Adelphia down on report

Also on the communications front, a trader said that a "nasty" article in the Wall Street Journal over the inroads that satellite broadcasters - like DirecTV - were making on the traditional turf of the cable TV operators, helped knock Adelphia Communications bonds for a loop. The bankrupt Greenwood Village, Colo.-based cable operator's bonds had recently been already sliding, with the senior issues quoted in the upper 80s, well down from levels at or above par just a few weeks ago, and they went down Wednesday "three points across the capital structure."

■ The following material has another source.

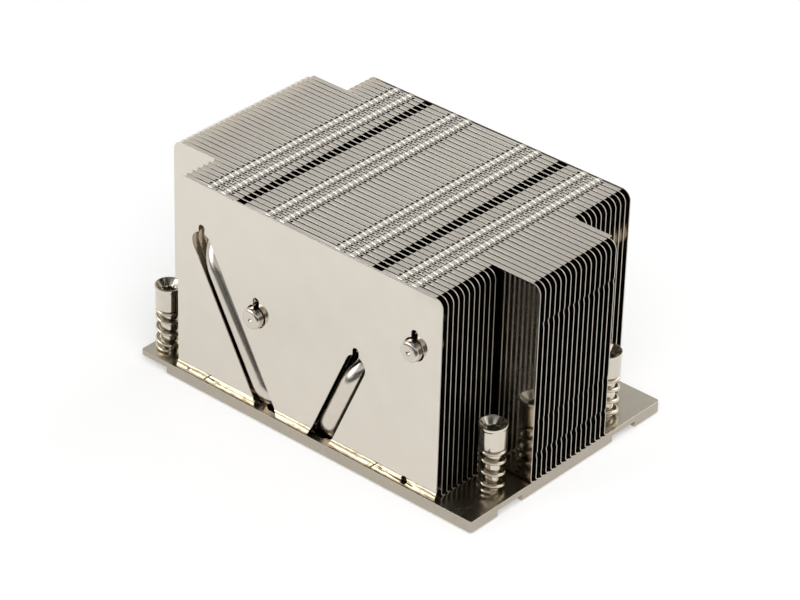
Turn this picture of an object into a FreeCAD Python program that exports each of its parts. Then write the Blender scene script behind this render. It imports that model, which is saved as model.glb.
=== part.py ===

He quoted Adelphia's 10¼% notes as having dropped back to 87 bid, 88 offered from prior levels at 90 bid, 91 offered.

At another desk, Adelphia's 10 7/8 % notes due 2010 were seen having fallen to 86 bid from 88.5 offered, while its 9 7/8% notes due 2007 were also lower, off more than a point to 85.5 bid.

RCN sinks, Delta lower

A trader also saw RCN Corp.'s notes lower, the bankrupt Princeton, N.J. -based telecommunications operator's 10% notes due 2007 off two points at 50.5 bid, 51 offered.

He also saw Delta Air Lines Inc.'s bonds "sucking wind," its 8.30% notes due 2009 down a point on the session and down sharply from recent levels around 40 bid, which the bonds had reached after the Air Line Pilots Association offered a more substantial pay concession to the problem-plagued Atlanta-based carrier than it had previously offered.

Since that time, he said, the Delta bonds have been "dropping about a point a day down to their current levels."

Another trader saw them even worse, off "two to three points, depending on the coupon," with the 8.30s at 31 bid, 33 offered, and Delta's 7.70% notes due 2005 at 52 bid, 54 offered.